• [DATA]:
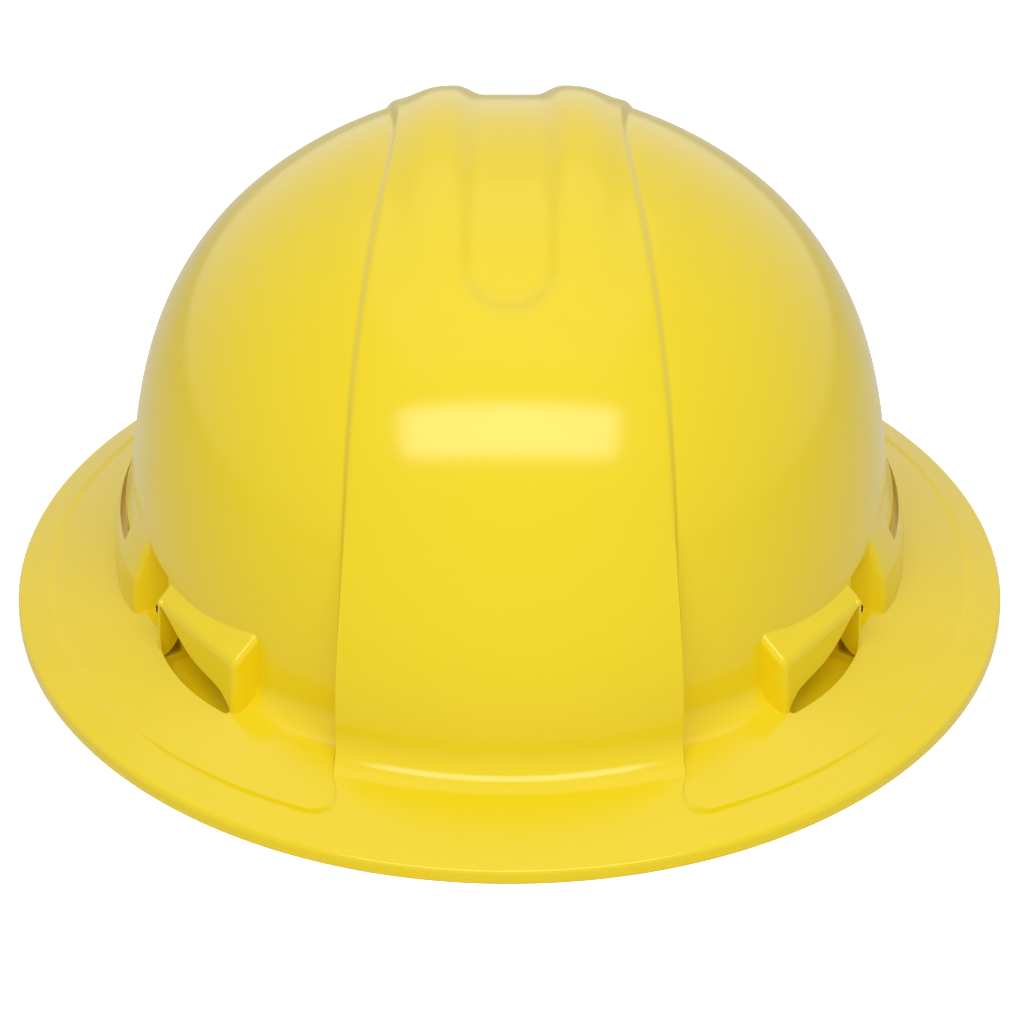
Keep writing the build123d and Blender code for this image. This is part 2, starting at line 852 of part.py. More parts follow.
# The left rack runs inside the right one and both pass the pinion in the middle of the back
finish(rack(inner_strip, True), "left_rack")
finish(mirrored(rack(outer_strip, False)), "right_rack")

# Ratchet base, the inner wall of the housing
screw_heights = (housing_floor + screw_inset, housing_top - screw_inset)
base_inner = channel_inner - housing_wall
with BuildPart() as ratchet_base:
    with BuildSketch(Plane.XY.offset(housing_floor)):
        add(round_strip(base_inner, channel_inner, -housing_half, housing_half))
    extrude(amount=housing_top - housing_floor)
    corners = ratchet_base.edges().filter_by(lambda rim: abs(rim.length - housing_wall) < layer_gap / 2)
    fillet(corners, housing_corner)
    with Locations(radial_plane(0, base_inner - overrun, knob_height)):
        Cylinder(
            pinion_journal + journal_clearance,
            housing_wall + 2 * overrun,
            align=(Align.CENTER, Align.CENTER, Align.MIN),
            mode=Mode.SUBTRACT,
        )
    for angle in (-screw_place, screw_place):
        for height in screw_heights:
            with Locations(radial_plane(angle, base_inner + housing_wall / 2, height)):
                Cylinder(
                    screw_radius,
                    housing_wall,
                    align=(Align.CENTER, Align.CENTER, Align.MIN),
                    mode=Mode.SUBTRACT,
                )
finish(ratchet_base, "ratchet_base")

# Ratchet cover: a channel over the racks, with a turret for the knob and pegs for the hangers
channel_floor = strip_floor - running_gap
channel_top = strip_top + running_gap
with BuildPart() as ratchet_cover:
    with BuildSketch(Plane.XY.offset(housing_floor)):
        add(round_strip(channel_inner, housing_outer, -housing_half, housing_half))
    extrude(amount=housing_top - housing_floor)
    corners = ratchet_cover.edges().filter_by(
        lambda rim: abs(rim.length - (housing_outer - channel_inner)) < layer_gap / 2
    )
    fillet(corners, housing_corner)
    with BuildSketch(Plane.XY.offset(channel_floor)):
        add(round_strip(channel_inner - overrun, channel_outer, -housing_half - overrun, housing_half + overrun))
    extrude(amount=channel_top - channel_floor, mode=Mode.SUBTRACT)
    turret_root = housing_outer - housing_wall / 2
    with Locations(radial_plane(0, turret_root, knob_height)):
        Cylinder(
            turret_radius,
            housing_outer + turret_reach - turret_root,
            align=(Align.CENTER, Align.CENTER, Align.MIN),
        )
    with Locations(radial_plane(0, housing_outer + turret_reach, knob_height)):
        Cylinder(
            detent_bore - cap_clearance,
            collar_reach,
            align=(Align.CENTER, Align.CENTER, Align.MIN),
        )
    with Locations(radial_plane(0, channel_outer - overrun, knob_height)):
        Cylinder(
            pinion_hub + journal_clearance,
            housing_wall + turret_reach + collar_reach + 2 * overrun,
            align=(Align.CENTER, Align.CENTER, Align.MIN),
            mode=Mode.SUBTRACT,
        )
    for angle in (-hanger_peg_place, hanger_peg_place):
        with Locations(radial_plane(angle, channel_outer + housing_wall / 2, knob_height)):
            Cylinder(
                hanger_peg_radius,
                housing_wall / 2 + hanger_peg_reach,
                align=(Align.CENTER, Align.CENTER, Align.MIN),
            )
    for angle in (-screw_place, screw_place):
        for height in screw_heights:
            with Locations(radial_plane(angle, channel_inner - overrun, height)):
                Cylinder(
                    screw_radius,
                    housing_outer - channel_inner + overrun * 2,
                    align=(Align.CENTER, Align.CENTER, Align.MIN),
                    mode=Mode.SUBTRACT,
                )
            with Locations(radial_plane(angle, housing_outer - screw_head_height, height)):
                Cylinder(
                    screw_head_radius,
                    screw_head_height + overrun,
                    align=(Align.CENTER, Align.CENTER, Align.MIN),
                    mode=Mode.SUBTRACT,
                )
finish(ratchet_cover, "ratchet_cover")

# Four housing screws from the cover into the base
with BuildPart() as housing_screws:
    for angle in (-screw_place, screw_place):
        for height in screw_heights:
            with Locations(radial_plane(angle, base_inner + housing_wall / 2, height)):
                Cylinder(
                    screw_radius,
                    housing_outer - screw_head_height - base_inner - housing_wall / 2,
                    align=(Align.CENTER, Align.CENTER, Align.MIN),
                )
            head_plane = radial_plane(angle, housing_outer - screw_head_height, height)
            with Locations(head_plane):
                Cylinder(
                    screw_head_radius,
                    screw_head_height,
                    align=(Align.CENTER, Align.CENTER, Align.MIN),
                )
            with Locations(head_plane.offset(screw_head_height - screw_slot_depth)):
                Box(
                    screw_head_radius * 2,
                    screw_slot,
                    screw_slot_depth,
                    align=(Align.CENTER, Align.CENTER, Align.MIN),
                    mode=Mode.SUBTRACT,
                )
finish(housing_screws, "housing_screws")

# Pinion: eight teeth between the racks, a journal in the base, a hub in the cover, a square for the knob
pinion_start = channel_inner + running_gap / 2
pinion_width = channel_outer - channel_inner - running_gap
pinion_root = pinion_radius - rack_dedendum_share * tooth_module
pinion_tip = pinion_radius + rack_addendum_share * tooth_module
square_reach = knob_gap + knob_cavity_depth + square_grip
pinion_half = tooth_pitch * tooth_width_share / 2
pinion_tip_half = pinion_half * pinion_tip_share
with BuildSketch(Plane.XY) as pinion_tooth:
    with BuildLine():
        Polyline(
            (0, -pinion_half),
            (pinion_radius, -pinion_half),
            (pinion_tip, -pinion_tip_half),
            (pinion_tip, pinion_tip_half),
            (pinion_radius, pinion_half),
            (0, pinion_half),
            close=True,
        )
    make_face()
with BuildPart() as pinion:
    with BuildSketch(radial_plane(0, pinion_start, knob_height)):
        Circle(pinion_root)
        with PolarLocations(0, pinion_teeth, start_angle=90 + 180 / pinion_teeth):
            add(pinion_tooth.sketch)
    extrude(amount=pinion_width)
    with Locations(radial_plane(0, base_inner, knob_height)):
        Cylinder(
            pinion_journal,
            pinion_start - base_inner,
            align=(Align.CENTER, Align.CENTER, Align.MIN),
        )
    hub_end = housing_outer + turret_reach
    with Locations(radial_plane(0, pinion_start + pinion_width, knob_height)):
        Cylinder(
            pinion_hub,
            hub_end - pinion_start - pinion_width,
            align=(Align.CENTER, Align.CENTER, Align.MIN),
        )
    with BuildSketch(radial_plane(0, hub_end, knob_height)):
        Rectangle(pinion_square, pinion_square)
    extrude(amount=square_reach)
    with Locations(radial_plane(0, hub_end + square_reach, knob_height)):
        Cylinder(
            knob_screw_radius,
            knob_screw_bore,
            align=(Align.CENTER, Align.CENTER, Align.MAX),
            mode=Mode.SUBTRACT,
        )
finish(pinion, "pinion")

# Knob with scalloped grip, detent teeth in its cavity and a seat for its screw and cap
with BuildPart() as knob:
    with BuildSketch(radial_plane(0, knob_start, knob_height)):
        Circle(knob_radius)
    extrude(amount=knob_depth)
    fillet(knob.edges().filter_by(GeomType.CIRCLE).sort_by(Axis.Y)[-1], knob_rounding)
    with BuildSketch(radial_plane(0, knob_start, knob_height)):
        with PolarLocations(knob_radius * scallop_share, knob_scallops):
            Circle(scallop_radius)
    extrude(amount=knob_depth, mode=Mode.SUBTRACT)
    with BuildSketch(radial_plane(0, knob_start, knob_height)):
        Circle(knob_cavity)
        with PolarLocations(knob_cavity, detent_teeth):
            Rectangle(2 * detent_tooth_depth, detent_tooth_depth, rotation=45, mode=Mode.SUBTRACT)
    extrude(amount=knob_cavity_depth, mode=Mode.SUBTRACT)
    with BuildSketch(radial_plane(0, knob_start, knob_height)):
        Rectangle(pinion_square + 2 * cap_clearance, pinion_square + 2 * cap_clearance)
    extrude(amount=knob_cavity_depth + square_grip + cap_clearance, mode=Mode.SUBTRACT)
    with Locations(radial_plane(0, knob_start + knob_depth, knob_height)):
        Cylinder(
            cap_radius + cap_clearance,
            cap_depth,
            align=(Align.CENTER, Align.CENTER, Align.MAX),
            mode=Mode.SUBTRACT,
        )
        Cylinder(
            knob_screw_head + cap_clearance,
            cap_depth + knob_screw_head_height + cap_clearance,
            align=(Align.CENTER, Align.CENTER, Align.MAX),
            mode=Mode.SUBTRACT,
        )
        Cylinder(
            knob_screw_radius + cap_clearance,
            knob_depth,
            align=(Align.CENTER, Align.CENTER, Align.MAX),
            mode=Mode.SUBTRACT,
        )
finish(knob, "knob")

# Detent spring round the cover's collar, with curved arms that end in a tip under the knob's teeth
spring_start = housing_outer + turret_reach
tip_reach = knob_cavity - detent_tooth_depth - detent_clearance
tip_centre = tip_reach - detent_arm
with BuildSketch(Plane.XY) as detent_plan:
    with BuildLine():
        outside = CenterArc((0, 0), tip_centre + detent_arm / 2, 0, detent_arm_sweep)
        inside = CenterArc((0, 0), tip_centre - detent_arm / 2, 0, detent_arm_sweep)
        Line(outside @ 0, inside @ 0)
        Line(outside @ 1, inside @ 1)
    make_face()
    with Locations((tip_centre / 2, detent_arm / 2)):
        Rectangle(tip_centre + detent_arm, detent_arm)
    with PolarLocations(tip_centre, 1, start_angle=detent_arm_sweep):
        Circle(detent_arm)
with BuildPart() as detent_spring:
    with BuildSketch(radial_plane(0, spring_start, knob_height)):
        Circle(detent_hub)
        with PolarLocations(0, detent_arms):
            add(detent_plan.sketch)
        Circle(detent_bore, mode=Mode.SUBTRACT)
    extrude(amount=detent_thickness)
finish(detent_spring, "detent_spring")

# Cap over the knob's screw
with BuildPart() as knob_cap:
    with Locations(radial_plane(0, knob_start + knob_depth - cap_depth, knob_height)):
        Cylinder(cap_radius, cap_depth, align=(Align.CENTER, Align.CENTER, Align.MIN))
    rim = knob_cap.edges().filter_by(GeomType.CIRCLE).sort_by(Axis.Y)[-1]
    fillet(rim, cap_depth / 4)
finish(knob_cap, "knob_cap")

# Screw that holds the knob on the pinion
screw_seat = knob_start + knob_depth - cap_depth - knob_screw_head_height - cap_clearance
shank_end = housing_outer + turret_reach + square_reach - knob_screw_bore
with BuildPart() as knob_screw:
    with Locations(radial_plane(0, screw_seat, knob_height)):
        Cylinder(
            knob_screw_head,
            knob_screw_head_height,
            align=(Align.CENTER, Align.CENTER, Align.MIN),
        )
        Cylinder(
            knob_screw_radius,
            screw_seat - shank_end,
            align=(Align.CENTER, Align.CENTER, Align.MAX),
        )
    with Locations(radial_plane(0, screw_seat + knob_screw_head_height, knob_height)):
        Box(
            knob_screw_head * 2,
            knob_screw_slot,
            knob_screw_slot_depth,
            align=(Align.CENTER, Align.CENTER, Align.MAX),
            mode=Mode.SUBTRACT,
        )
finish(knob_screw, "knob_screw")

# Rear hanger on the +X side: a strip with height holes over the cover's peg and a post for the key
hanger_inner = housing_outer + seat_gap
hanger_outer = hanger_inner + hanger_thickness
post_middle = post_inner + post_thickness / 2
post_across = post_middle * sin(radians(strap_turn))
post_behind = post_middle * cos(radians(strap_turn)) - band_centre
post_angle = degrees(atan2(post_across, post_behind))
with BuildPart() as rear_hanger:
    with BuildSketch(Plane.XY.offset(hanger_floor)):
        add(round_strip(hanger_inner, hanger_outer, -hanger_end, -hanger_start))
    extrude(amount=hanger_top - hanger_floor)
    with BuildSketch(level(180 - strap_turn, post_floor)):
        with Locations((post_middle, 0)):
            Rectangle(post_thickness, post_width)
    extrude(amount=hanger_top - post_floor)
    for step in (-1, 0, 1):
        hole_height = knob_height + step * hanger_hole_pitch
        with Locations(radial_plane(-hanger_peg_place, hanger_inner - overrun, hole_height)):
            Cylinder(
                hanger_peg_radius + hanger_hole_clearance,
                hanger_thickness + 2 * overrun,
                align=(Align.CENTER, Align.CENTER, Align.MIN),
                mode=Mode.SUBTRACT,
            )
finish(rear_hanger, "left_rear_hanger")
finish(mirrored(rear_hanger), "right_rear_hanger")

# Brow pad inside the front half of the headband
half_front_inner = front_band_middle - half_front - pad_gap
front_reach_inner = band_front_reach - half_front - pad_gap
with BuildPart() as brow_pad:
    with BuildSketch(Plane.XY.offset(brow_pad_floor)):
        add(
            strip_face(
                half_front_inner - brow_pad_thickness,
                half_front_inner,
                front_reach_inner - brow_pad_thickness,
                front_reach_inner,
                180 + brow_pad_start,
                360 - brow_pad_start,
            )
        )
    extrude(amount=brow_pad_top - brow_pad_floor)
    fillet(brow_pad.edges(), brow_pad_rounding)
finish(brow_pad, "brow_pad")

# Nape pad inside the ratchet base
nape_outer = base_inner - pad_gap
with BuildPart() as nape_pad:
    with BuildSketch(Plane.XY.offset(nape_pad_floor)):
        add(round_strip(nape_outer - nape_pad_thickness, nape_outer, -nape_pad_half, nape_pad_half))
    extrude(amount=nape_pad_top - nape_pad_floor)
    fillet(nape_pad.edges(), nape_pad_rounding)
finish(nape_pad, "nape_pad")
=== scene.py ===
import bpy
import math
import numpy as np
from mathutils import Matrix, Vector


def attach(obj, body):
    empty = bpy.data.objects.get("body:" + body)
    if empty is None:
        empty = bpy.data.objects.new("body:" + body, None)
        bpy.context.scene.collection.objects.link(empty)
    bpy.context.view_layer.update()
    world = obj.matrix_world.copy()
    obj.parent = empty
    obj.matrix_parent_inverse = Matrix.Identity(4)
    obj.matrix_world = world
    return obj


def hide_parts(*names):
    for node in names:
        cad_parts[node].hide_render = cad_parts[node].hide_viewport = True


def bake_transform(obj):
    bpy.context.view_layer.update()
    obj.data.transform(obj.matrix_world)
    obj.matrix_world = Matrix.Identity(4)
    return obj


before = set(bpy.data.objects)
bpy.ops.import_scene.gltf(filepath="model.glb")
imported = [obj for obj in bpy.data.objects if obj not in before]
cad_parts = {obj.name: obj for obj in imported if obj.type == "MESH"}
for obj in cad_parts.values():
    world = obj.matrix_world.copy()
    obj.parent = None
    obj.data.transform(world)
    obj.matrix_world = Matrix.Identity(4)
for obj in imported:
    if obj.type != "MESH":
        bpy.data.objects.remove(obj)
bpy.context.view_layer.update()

# Lengths are in millimetres here and become metres when a mesh is made
MM = 0.001

# The shell's outline: sizes of the solid model, but a prouder foot to the band and a finer step on the brim
WIDTH_SHARE = 285.0 / 330.0
RIM_RADIUS = 165.0
FOOT_RADIUS = 126.0
BRIM_SLOPE = math.radians(14.0)
RIM_HEIGHT = 3.4
RIM_ROUNDING = 1.4
RIM_LIP = 3.2
CROWN = 137.3
CROWN_RADIUS = 151.0
CROWN_ANGLE = math.radians(36.0)
SHOULDER_ANGLE = math.radians(75.5)
FOOT_ROUNDING = 7.0
WALL = 2.4
RING_START = 149.0
BORDER_RADIUS = 154.0
BAND_PROUD = 1.4
FOOT_PROUD = 7.2
BAND_FOOT_ROUNDING = 8.0
BRIM_STEP = 0.5
BAND_CROWN = 31.0 / WIDTH_SHARE
BAND_FOOT = 43.0 / WIDTH_SHARE
BAND_STRAIGHT = 118.0
PANEL_CORNER = 9.0
STEP_WIDTH = 2.2
BOSS_TURN = math.radians(54.9)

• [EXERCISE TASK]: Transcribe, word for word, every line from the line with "# Nape pad inside the ratchet base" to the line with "bpy.context.scene.collection.objects.link(empty)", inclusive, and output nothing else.

• [FINAL ANSWER]:
# Nape pad inside the ratchet base
nape_outer = base_inner - pad_gap
with BuildPart() as nape_pad:
    with BuildSketch(Plane.XY.offset(nape_pad_floor)):
        add(round_strip(nape_outer - nape_pad_thickness, nape_outer, -nape_pad_half, nape_pad_half))
    extrude(amount=nape_pad_top - nape_pad_floor)
    fillet(nape_pad.edges(), nape_pad_rounding)
finish(nape_pad, "nape_pad")
=== scene.py ===
import bpy
import math
import numpy as np
from mathutils import Matrix, Vector


def attach(obj, body):
    empty = bpy.data.objects.get("body:" + body)
    if empty is None:
        empty = bpy.data.objects.new("body:" + body, None)
        bpy.context.scene.collection.objects.link(empty)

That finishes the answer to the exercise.